In view of T'an's stature within the CCP, it is probable that he was involved in more important matters than those of the relatively impotent CPPCC after his transfer to the national capital in 1954. In the light of later evidence, it seems likely that he assumed some position in the Party Center possibly in connection with international liaison. The first suggestion of this occurred in January 1955 when he attended the Fourth National Congress of the Italian Communist Party in Rome. As of that date, extremely few Chinese Communists had visited Italy. Thirteen months later, in February 1956, Tan was a member of the delegation led by Chu Te to the historic 20th Congress of the CPSU in Moscow where Khrushchev delivered his famous “secret speech” denouncing Stalin. Chu did not return to Peking for several weeks, but T'an went directly back to Peking and in March was identified as a deputy secretary-general of the Party Central Committee, a post that placed him directly subordinate to Secretary-General Teng Hsiao-p'ing, who had only recently been made a Politburo member and who was then the fastest rising figure in the CCP elite.
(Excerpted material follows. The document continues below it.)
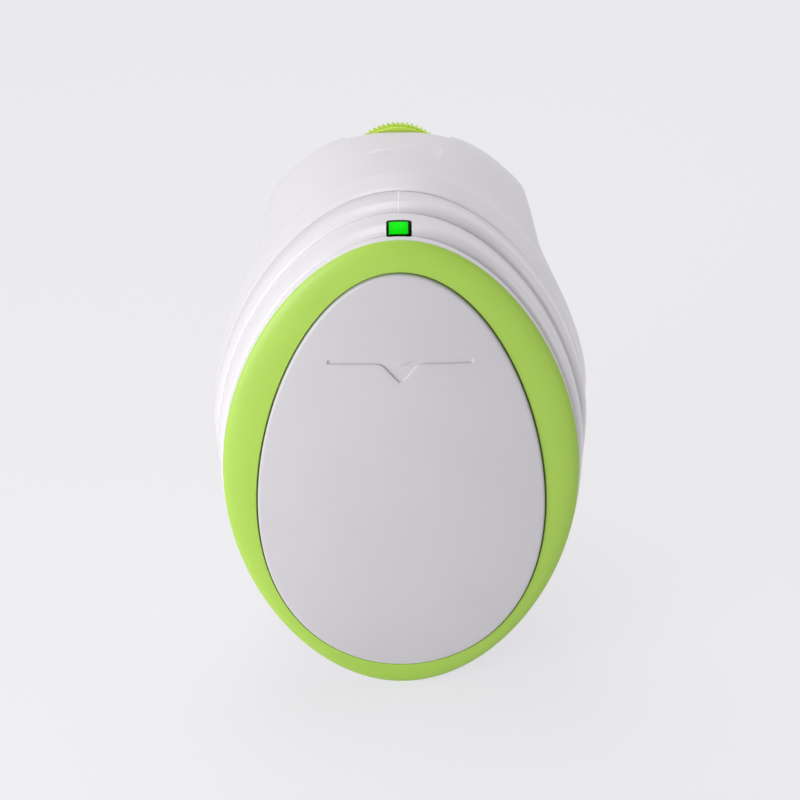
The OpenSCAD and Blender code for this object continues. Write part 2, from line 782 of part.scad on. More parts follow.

It is possible that T’an held this post from the end of 1954 or early 1955. He attended another congress in Novem- ber-December 1959 when he led the CCP delegation to the Seventh Congress of the Hungarian Socialist (Communist) Workers’ Party, which was also attended by Soviet leader Khrushchev.
T'an's career probably reached its peak during the Great Leap Forward, when he was the most vocal of the spokesmen for policies that presumably had the full backing of Mao Tse-tung. Although the “radical” policies espoused by T'an during the Great Leap were altered during the early sixties, he has continued to hold key posts within the CCP and the central government.